begin Source data

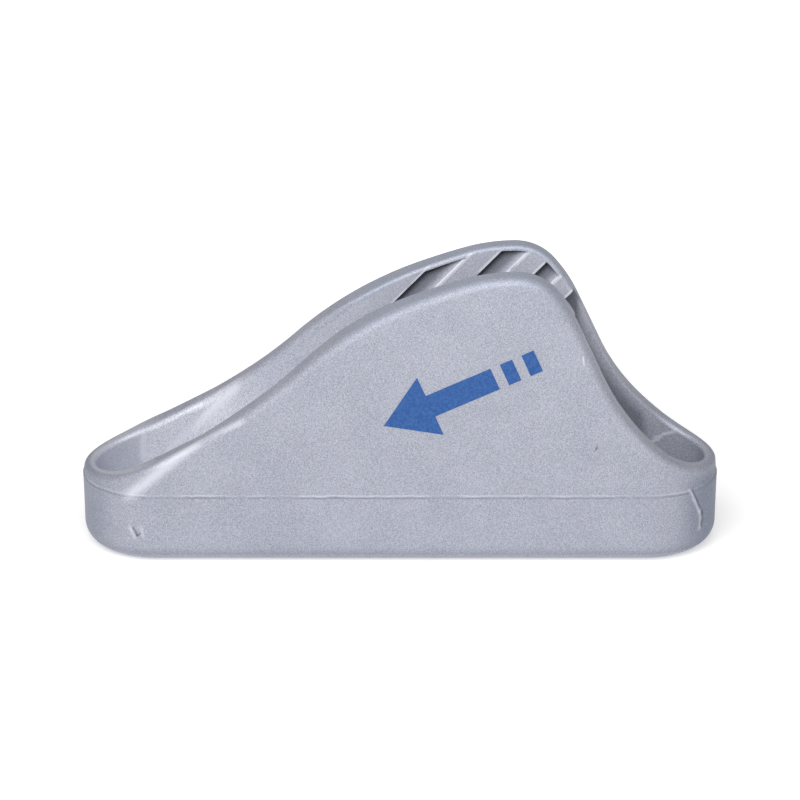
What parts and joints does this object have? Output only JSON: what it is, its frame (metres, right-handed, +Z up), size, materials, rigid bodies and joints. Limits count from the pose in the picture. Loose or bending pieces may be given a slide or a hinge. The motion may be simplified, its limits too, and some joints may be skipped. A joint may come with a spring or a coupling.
{
  "type": "jam cleat",
  "caption": "Cast jam cleat with a toothed V groove between its cheeks and a screw pocket at each end.",
  "frame": {"origin": "centre of the base, at the underside", "axes": "+X along the groove towards the steep end, where the loose tail leaves; the rope pulls towards -X; +Z up out of the deck; +Y across the cheeks"},
  "size_m": [0.082, 0.019, 0.0386],
  "materials": {
    "cast_aluminium": "satin"
  },
  "bodies": {
    "root": {"cleat_body": "cast_aluminium"}
  },
  "joints": []
}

end Source data

Restate the whole of the material exactly.

**Reply**:
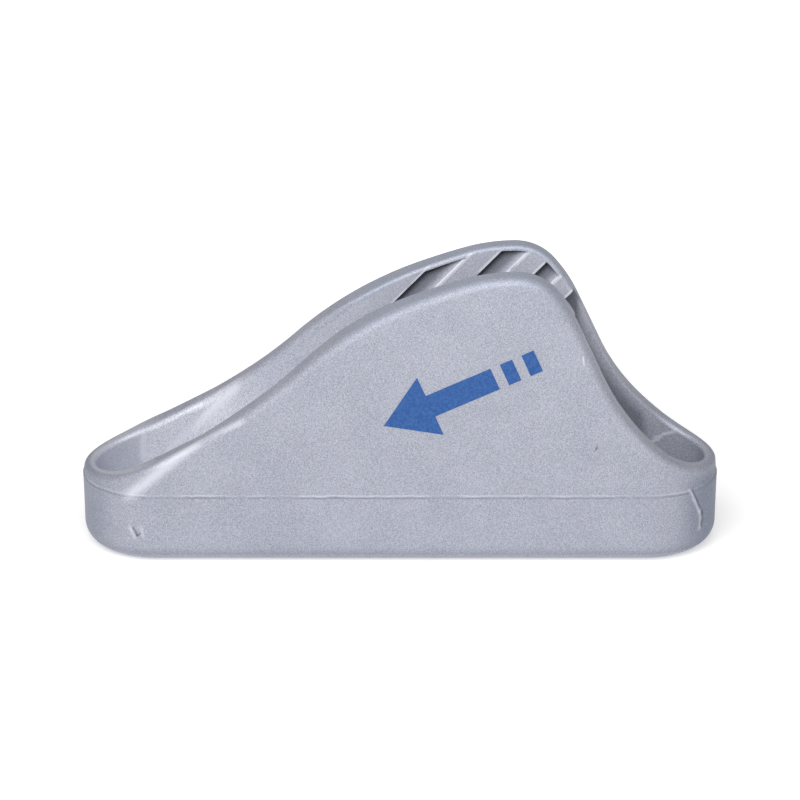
What parts and joints does this object have? Output only JSON: what it is, its frame (metres, right-handed, +Z up), size, materials, rigid bodies and joints. Limits count from the pose in the picture. Loose or bending pieces may be given a slide or a hinge. The motion may be simplified, its limits too, and some joints may be skipped. A joint may come with a spring or a coupling.
{
  "type": "jam cleat",
  "caption": "Cast jam cleat with a toothed V groove between its cheeks and a screw pocket at each end.",
  "frame": {"origin": "centre of the base, at the underside", "axes": "+X along the groove towards the steep end, where the loose tail leaves; the rope pulls towards -X; +Z up out of the deck; +Y across the cheeks"},
  "size_m": [0.082, 0.019, 0.0386],
  "materials": {
    "cast_aluminium": "satin"
  },
  "bodies": {
    "root": {"cleat_body": "cast_aluminium"}
  },
  "joints": []
}